The U.S. Congress is starting to make important, uniquely bipartisan progress in the effort to combat rising prescription drug prices by injecting greater competition into the marketplace. On April 4, the House Committee on Energy and Commerce approved a series of bills on drug pricing. Two address issues that the Washington Center for Equitable Growth has identified as contributing to prescription drug costs. The first, H.R. 965, known as the CREATES Act, would neutralize a strategy that prevents generic companies from obtaining regulatory approval to sell their products, and the second, H.R. 1499, addresses pay-for-delay patent settlements where the branded company pays the generic company to keep its product off the market.

The rapid and sometimes astronomical increases in prescription drug prices in recent years are a serious problem for our health care system, our economy, and the well-being of millions of Americans. The system of developing and marketing drugs is complex, and solving this challenge is hard. Restoring competition to the equation is part of the answer, but prescription manufacturers engage in a series of practices intended to delay competition without any real justification. These practices both increase drug costs and reduce companies’ incentive to innovate.

Generic drugs—drugs that are essentially identical to the original branded product—are an important source of competition that lowers prescription drug costs. By smoothing the safe, timely entry of generics into the marketplace, the Hatch-Waxman Act, enacted in 1984, created a pathway for the approval of generic drugs. And generics save consumers a significant amount of money, whether in direct payments or in insurance premiums. The Government Accountability Office in 2018 cited comprehensive studies by IMS Health, a health care information services company, that estimated more than $1 trillion in total savings to the health system from the use of generics in the years 1999–2010.

Unfortunately, companies have devised artful strategies that undermine the intent of the law by delaying or preventing entirely the introduction of generics to compete with their products. I discussed several of them in testimony on March 7 before the House Judiciary Committee’s Subcommittee on Antitrust, Commercial, and Administrative Law. The bills passed by the Energy and Commerce Committee would counter two of the tactics discussed in that testimony.
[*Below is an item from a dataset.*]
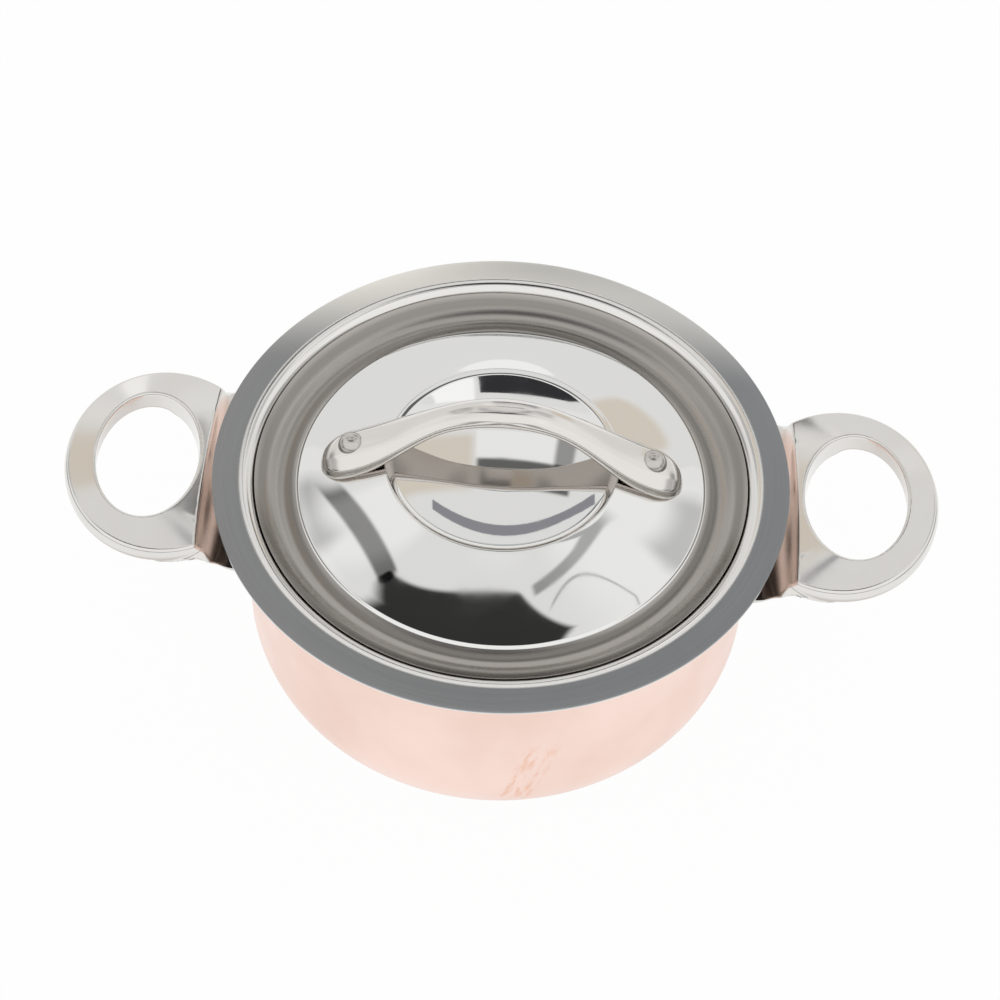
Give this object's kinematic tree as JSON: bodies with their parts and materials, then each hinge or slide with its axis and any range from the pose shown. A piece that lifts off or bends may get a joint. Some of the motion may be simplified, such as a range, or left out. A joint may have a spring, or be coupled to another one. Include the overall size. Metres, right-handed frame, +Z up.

H.R. 965, the Creating and Restoring Equal Access to Equivalent Samples, or CREATES Act of 2019, introduced by Reps. David Cicilline (D-RI), Jim Sensenbrenner (R-WI), Jerrold Nadler (D-NY), Doug Collins (R-GA), Peter Welch (D-VT), and David McKinley (R-WV), would, according to the committee press release, “establish a process by which generic manufacturers could obtain sufficient quantities of brand drug samples for testing thereby deterring gaming of safety protocols that brand manufacturers use to delay or impede generic entry.” The bill passed the committee unanimously.

H.R. 1499, the Protecting Consumer Access to Generic Drugs Act of 2019, introduced by Rep. Bobby Rush (D-IL), would, the press release states, “make it illegal for brand-name and generic drug manufacturers to enter into agreements in which the brand-name drug manufacturer pays the generic manufacturer to keep a generic equivalent off the market.” The committee approved this bill by voice vote.

The unanimous committee support for these two bills was the result of substantial bipartisan collaboration. H.R. 1499 is the first legislative proposal that Republicans and Democrats have agreed on to address pay-for-delay patent settlements. And H.R. 965 addresses concerns that Energy and Commerce Committee Republicans have expressed about previous versions of the CREATES Act.

There are a number of additional strategies for constraining prescription drug prices that need to be considered. But this is a unique opportunity for bipartisan achievement. If these two bills pass the House and continue to enjoy strong bipartisan support, it will be a clear signal that the time has arrived for serious action to restore the role of competition in controlling prescription drug prices.